クールな次期社長と愛されオフィス
「だけどもう全て片付いた。難波医院と宇都宮家は昔から関係があってね、そのことを引き合いに出して、亮って奴には金輪際アコに近づくなとしっかり釘を刺しておいた。今までその名前を出すことを拒んでいたけれど、その宇都宮家が今回は役に立ったよ」

湊は受話器の向こうで軽やかに笑った。

私も複雑な心境のまま頷くけれど、亮の一件も私が蒔いた種であることには違いない。

「何から何まで本当にごめんなさい」

胸に手を当てながら呟くように言った。

なんだろう、この胸の苦しさ。

自分のせいでこんなことになってしまったのに、全てを解決して、私を安心させて、そしてこの場を離れていく湊のことを思うと苦しくてどうかなりそうだった。

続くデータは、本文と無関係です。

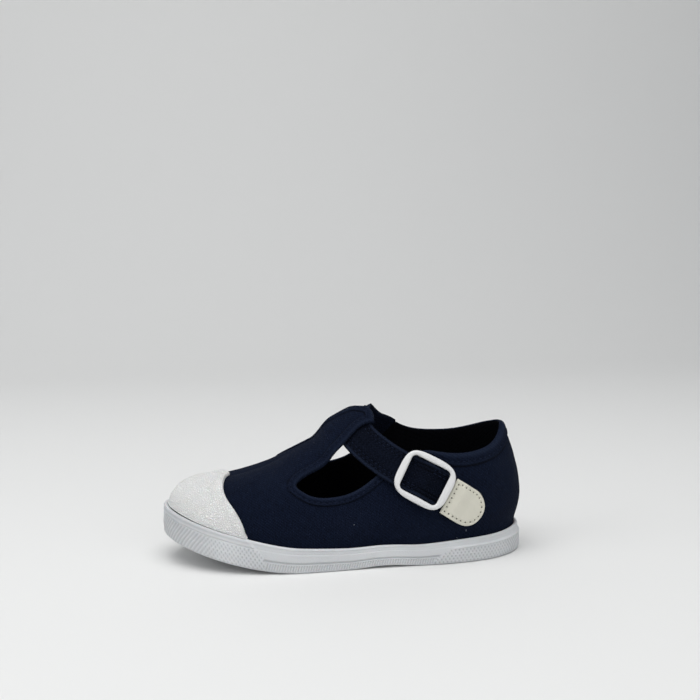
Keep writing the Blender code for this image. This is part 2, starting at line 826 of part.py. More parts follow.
def loop_strip(strap):
    """The end of the T-bar, folded down behind the strap and sewn on under it."""
    half = STRAP_WIDTH / 2 + LOOP_CLEAR
    front = STRAP_WIDTH / 2 + LOOP_LEAD + LOOP_RAMP
    top = GAP + STRAP + LOOP_CLEAR + LOOP_SKIN
    back = half + LOOP_SKIN
    seam = -LOOP_SINK
    inner = top - LOOP_SKIN
    across = np.linspace(-half, half, 7)
    profile = [(-front, -LOOP_UNDER)] + [(b, -LOOP_UNDER) for b in across] + [
        (back - 0.5, -LOOP_UNDER * 0.6), (back, 0.6), (back, top - 1.4), (back - 0.5, top - 0.4),
        (half - 0.6, top - LOOP_SKIN / 2), (half - 0.3, inner - 0.1), (half, inner - 0.7), (half, seam + 0.1)]
    profile += [(b, seam) for b in across[-2::-1]] + [(-front, seam)]
    profile = np.array(profile)
    rows = []
    for s in np.linspace(-LOOP_WIDTH / 2 + 0.8, LOOP_WIDTH / 2 - 0.4, 10):
        rows.append(strap.at(s, profile[:, 0], profile[:, 1]))
    return grid_solid(rows)


def up_for_height(along, side, height):
    """How far up the last a height is reached."""
    low = np.zeros(len(along))
    high = np.full(len(along), 0.6)
    for _ in range(40):
        middle = (low + high) / 2
        under = last(along, side, middle)[:, 2] < height
        low = np.where(under, middle, low)
        high = np.where(under, high, middle)
    return (low + high) / 2


def seat_height(along, side):
    """Height of the rim of the foxing."""
    return bottom_z(outline(along, side)[0]) + rim_at(along)


def make_toe_cap(material):
    start = CAP_EDGE[0].along
    side, along = around()
    low_up = up_for_height(along, side, seat_height(along, side) + GAP)
    low_line = flatten(side, along, low_up)[along > start]
    rear = np.concatenate([flat_rows(1, CAP_EDGE), flat_rows(-1, CAP_EDGE[-2::-1])])
    rear = resample(rear, EDGE_PITCH)[::-1]
    rear_along, rear_side, rear_up = unflatten(rear)
    limit = up_for_height(rear_along, rear_side, seat_height(rear_along, rear_side) + 2 * GAP)
    rear = rear[rear_up > limit + CAP_CORNER]
    corner_side = np.array([1.0, -1.0])
    corner_along = np.full(2, start)
    corner_up = up_for_height(corner_along, corner_side, seat_height(corner_along, corner_side) + 2 * GAP)
    corners = flatten(corner_side, corner_along, corner_up)
    loop = np.concatenate([corners[:1], low_line, corners[1:], rear])
    flat, source, triangles = triangulate(loop, [], [], CAP_PITCH)
    seat = flat[source < len(low_line) + 2, 0]

    def mapping(points, lift):
        along, side, _ = unflatten(points)
        spots = place(points, lift)
        seated = seat_height(along, side) + GAP
        low = np.isin(points[:, 0], seat) & (spots[:, 2] < seated + CAP_SKIN)
        spots[:, 2] = np.where(low, seated, spots[:, 2])
        return spots

    count = len(flat)
    points, faces = skin(flat, triangles, np.full(count, GAP + CAP_SKIN), np.full(count, GAP), mapping)
    return new_object("toe_cap", points, faces, material)


def make_insole(material):
    side, along = around()
    inset = INSET + CANVAS + 2 * GAP
    rings = []
    for height in (GAP * 2, GAP * 2 + INSOLE):
        x, y, _ = outline(along, side, inset)
        rings.append(np.stack([x, y, bottom_z(x) + SLAB + height], 1))
    count = len(along)
    points = np.concatenate(rings)
    faces = [(i, (i + 1) % count, count + (i + 1) % count, count + i) for i in range(count)]
    for start, turn in ((0, -1), (count, 1)):
        faces.append((start, start + 1, start + count - 1)[::turn])
        for i in range(1, STATIONS - 1):
            faces.append((start + i, start + i + 1, start + count - i - 1, start + count - i)[::turn])
        faces.append((start + STATIONS - 1, start + STATIONS, start + STATIONS + 1)[::turn])
    return new_object("insole", points, faces, material)


STRAP_END = BUCKLE_AT + BUCKLE_LENGTH / 2 + GAP + TAB_LAP


def strap_lifts():
    """Height of the strap's underside over the canvas, along its length."""
    on_hem = HEM_RISE + GAP
    hidden = -CANVAS - GAP - STRAP
    hump = on_hem + CENTRE_BAR + GAP
    over = CENTRE_BAR_WIDTH / 2
    loop = LOOP_WIDTH / 2
    places = [-STRAP_TAIL, -loop - 9.5, -loop, loop, loop + 5.0, BUCKLE_AT - over - 5.0, BUCKLE_AT - over,
              BUCKLE_AT + over, BUCKLE_AT + over + 5.0, STRAP_END]
    lifts = [hidden, hidden, GAP, GAP, on_hem, on_hem, hump, hump, GAP, GAP]
    return places, lifts


def strap_lift_at(s):
    places, lifts = strap_lifts()
    fine = np.asarray(s, float)
    return (np.interp(fine - 0.8, places, lifts) + np.interp(fine + 0.8, places, lifts)
            + np.interp(fine, places, lifts)) / 3


def strap_skin_at(s):
    """Thickness of the strap, pressed thin where it ends under the tab."""
    return np.interp(s, [STRAP_END - 2 * TAB_LAP, STRAP_END - TAB_LAP], [STRAP, STRAP_TIP])


def make_strap(material, track):
    half = STRAP_WIDTH / 2
    rows = []
    across = np.linspace(-half, half, 6)
    for s in np.r_[np.arange(-STRAP_TAIL, STRAP_END, 2.2), STRAP_END]:
        lift = strap_lift_at(s)
        under = track.at(np.full(6, s), across, np.full(6, lift))
        over = track.at(np.full(6, s), across[::-1], np.full(6, lift + strap_skin_at(s)))
        rows.append(np.concatenate([under, over]))
    return new_object("strap", *grid_solid(rows), material)


def rounded_rectangle(length, width, corner, count=6):
    """Corner arcs of a rectangle, from its first corner round."""
    points = []
    for k, (sx, sy) in enumerate(((1, 1), (-1, 1), (-1, -1), (1, -1))):
        for a in np.linspace(k, k + 1, count) * np.pi / 2:
            points.append((sx * (length / 2 - corner) + corner * np.cos(a),
                           sy * (width / 2 - corner) + corner * np.sin(a)))
    return np.array(points)


def make_buckle(material, track):
    outer = rounded_rectangle(BUCKLE_LENGTH, BUCKLE_WIDTH, BUCKLE_CORNER)
    side_bar = (BUCKLE_WIDTH - STRAP_WIDTH) / 2 - 0.2
    inner = rounded_rectangle(BUCKLE_LENGTH - 2 * BUCKLE_END_BAR, BUCKLE_WIDTH - 2 * side_bar,
                              BUCKLE_CORNER - BUCKLE_END_BAR)
    low = HEM_RISE + GAP + STRAP + GAP
    under = HEM_RISE + GAP
    section = [(0.0, 0.3), (0.0, 0.75), (0.25, 1.0), (0.75, 1.0), (1.0, 0.7), (1.0, 0.3), (0.8, 0.0), (0.2, 0.0)]
    count = len(outer)
    share, height = np.array(section).T
    spots = inner[:, None] + (outer - inner)[:, None] * share[None, :, None]
    points = track.at(BUCKLE_AT + spots[..., 0], spots[..., 1], low + BUCKLE_THICK * height)
    points = points.reshape(-1, 3)
    size = len(section)
    faces = []
    for i in range(count):
        j = (i + 1) % count
        for k in range(size):
            m = (k + 1) % size
            faces.append((i * size + k, j * size + k, j * size + m, i * size + m))
    buckle = new_object("buckle", points, faces, material)
    bar_half = STRAP_WIDTH / 2 + 1.6
    post = STRAP_WIDTH / 2 + GAP
    high = low + BUCKLE_THICK * 0.5
    over = under + CENTRE_BAR
    profile = [(-bar_half, under), (0.0, under), (bar_half, under), (bar_half, high), (post, high),
               (post, over), (0.0, over), (-post, over), (-post, high), (-bar_half, high)]
    rows = []
    for s in (-CENTRE_BAR_WIDTH / 2, CENTRE_BAR_WIDTH / 2):
        rows.append(np.array([track.at(BUCKLE_AT + s, b, lift) for b, lift in profile]))
    bar = cutter(new_object("centre_bar", *grid_solid(rows)))
    boolean(buckle, bar, "UNION")
    return buckle


def make_tab(material, track):
    front = BUCKLE_AT + BUCKLE_LENGTH / 2 + GAP
    half = TAB_WIDTH / 2
    run = TAB_LENGTH - half
    outline_points = [(0.0, b) for b in np.linspace(-half, half, 7)]
    outline_points += [(s, half) for s in np.linspace(0, run, 4)[1:]]
    for a in np.linspace(np.pi / 2, -np.pi / 2, 11)[1:-1]:
        outline_points.append((run + half * np.cos(a), half * np.sin(a)))
    outline_points += [(s, -half) for s in np.linspace(run, 0, 4)[:-1]]
    loop = np.array(outline_points)
    lap = STRAP_END - front
    edge = half - TAB_SKIN / 2
    threads = []
    for d in (TAB_CLEAR, TAB_CLEAR + TAB_RAMP):
        threads.append(np.array([(lap + d, b) for b in np.linspace(-edge, edge, 7)]))
    flat, _, triangles = triangulate(loop, [], [], TAB_PITCH, threads)
    over = np.clip((flat[:, 0] - lap - TAB_CLEAR) / TAB_RAMP, 0, 1)
    inner = (GAP + STRAP_TIP + GAP) * (1 - over) + GAP * over

    def mapping(points, lift):
        return track.at(front + points[:, 0], points[:, 1], lift)

    points, faces = skin(flat, triangles, inner + TAB_SKIN, inner, mapping)
    return new_object("tab", points, faces, material)


def main():
    for item in list(bpy.data.objects):
        bpy.data.objects.remove(item)
    canvas = new_material("canvas", (0.010, 0.014, 0.035), 0.9)
    webbing = new_material("webbing", (0.012, 0.016, 0.038), 0.85)
    rubber = new_material("rubber", (0.80, 0.81, 0.83), 0.5)
    cap_rubber = new_material("cap_rubber", (0.82, 0.83, 0.84), 0.55)
    lining = new_material("lining", (0.012, 0.013, 0.022), 0.9)
    plastic = new_material("plastic", (0.86, 0.86, 0.87), 0.3)
    hide = new_material("hide", (0.74, 0.73, 0.66), 0.6)
    strap = Track(STRAP_PATH, STRAP_KNOT)
    make_sole(rubber)
    make_insole(lining)
    make_upper(canvas, strap)
    make_toe_cap(cap_rubber)
    make_strap(webbing, strap)
    make_buckle(plastic, strap)
    make_tab(hide, strap)


main()
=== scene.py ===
import math

import bpy
import numpy as np
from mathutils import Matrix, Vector
from mathutils.geometry import delaunay_2d_cdt
from mathutils.kdtree import KDTree


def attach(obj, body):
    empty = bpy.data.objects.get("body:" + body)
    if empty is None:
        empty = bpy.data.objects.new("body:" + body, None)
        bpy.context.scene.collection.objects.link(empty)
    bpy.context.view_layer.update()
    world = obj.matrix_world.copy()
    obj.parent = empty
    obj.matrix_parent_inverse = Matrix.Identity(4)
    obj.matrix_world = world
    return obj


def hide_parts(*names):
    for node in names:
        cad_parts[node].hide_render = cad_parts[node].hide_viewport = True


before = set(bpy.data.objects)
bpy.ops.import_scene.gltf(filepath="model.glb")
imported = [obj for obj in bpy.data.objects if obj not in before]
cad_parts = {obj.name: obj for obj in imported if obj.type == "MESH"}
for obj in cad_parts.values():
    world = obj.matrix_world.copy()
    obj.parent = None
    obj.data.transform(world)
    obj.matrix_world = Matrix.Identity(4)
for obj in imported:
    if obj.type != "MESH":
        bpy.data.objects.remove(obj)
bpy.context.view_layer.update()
mm = 0.001
toCm = 0.1

# Everything below is in millimetres: +X to the toe, +Y to the outer side, +Z up
lastShape = {
    "length": 165.0,
    "width": 61.0,
    "instep": 65.0,
    "slab": 6.0,
    "rim": 2.5,
    "gap": 0.3,
    "foxing": 10.0,
    "toeSpring": 12.0,
    "springPower": 1.6,
    "archLift": 1.0,
    "ballX": 24.0,
    "heelBreastX": -34.0,
    "forefootX": 5.0,
    "swell": 3.7,
    "swellFrom": 0.055,
    "swellRun": 0.13,
    "ridgeHeelIn": 32.0,
    "ridgeToeIn": 25.0,
    "ridgeReach": 7.0,
    "reachFrom": 0.6,
    "flatLength": 1.45,
    "flatWidth": 2.5,
    # along, axis, lateral, medial as shares of the width
    "outline": [
        (0.0, 0.000, 0.000, 0.000), (0.1, 0.000, 0.180, 0.180), (0.2, 0.000, 0.338, 0.338),
        (0.3, 0.000, 0.425, 0.402), (0.4, 0.000, 0.452, 0.375), (0.5, -0.010, 0.482, 0.390),
        (0.6, -0.025, 0.525, 0.475), (0.7, -0.049, 0.500, 0.455), (0.8, -0.065, 0.390, 0.370),
        (0.9, -0.077, 0.212, 0.212), (1.0, -0.082, 0.000, 0.000)],
    # along, height of the foxing as a share
    "rimLine": [
        (0.0, 1.26), (0.1, 1.21), (0.2, 1.12), (0.3, 1.05), (0.4, 0.92), (0.5, 0.95),
        (0.6, 1.10), (0.7, 1.28), (0.8, 1.32), (0.9, 1.33), (1.0, 1.35)],
    # along, roundness of the section, share of the swell
    "sections": [
        (0.0, 2.25, 1.00), (0.3, 2.10, 0.56), (0.4, 1.95, 0.36), (0.5, 1.85, 0.26), (0.6, 1.95, 0.20),
        (0.7, 2.20, 0.10), (0.8, 2.38, 0.00), (0.9, 2.42, 0.00), (1.0, 2.43, 0.00)],
    # x, y and z of the crest as shares of length, width and instep
    "ridge": [
        (-0.285, 0.000, 1.270), (-0.180, -0.040, 1.160), (-0.060, -0.065, 1.012), (0.006, -0.066, 0.934),
        (0.073, -0.066, 0.832), (0.127, -0.066, 0.754), (0.176, -0.066, 0.682), (0.255, -0.070, 0.598),
        (0.330, -0.076, 0.560), (0.380, -0.080, 0.555)],
}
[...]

「俺は大丈夫だ。だから謝る必要なんかない。アコは悪くない」

まるで私の心を見透かしたように湊ははっきりと敢えて明るい声で言った。

「次会う時まで、アコは前を向いて自分の夢を追い続けていてほしい」

今、私にできることは、きっとそれしかないんだ。

それが湊にとっての望みなら、私はその思いをしっかりと抱いて歩いていかなくちゃ。

そして、必ずまた湊が戻って来ると信じて待っていよう。

湊の電話が切れた後も、しばらく受話器を耳につけたままその思いを噛みしめていた。

こうして、湊は会社から潔く去っていった。誰にも迷惑かけずに。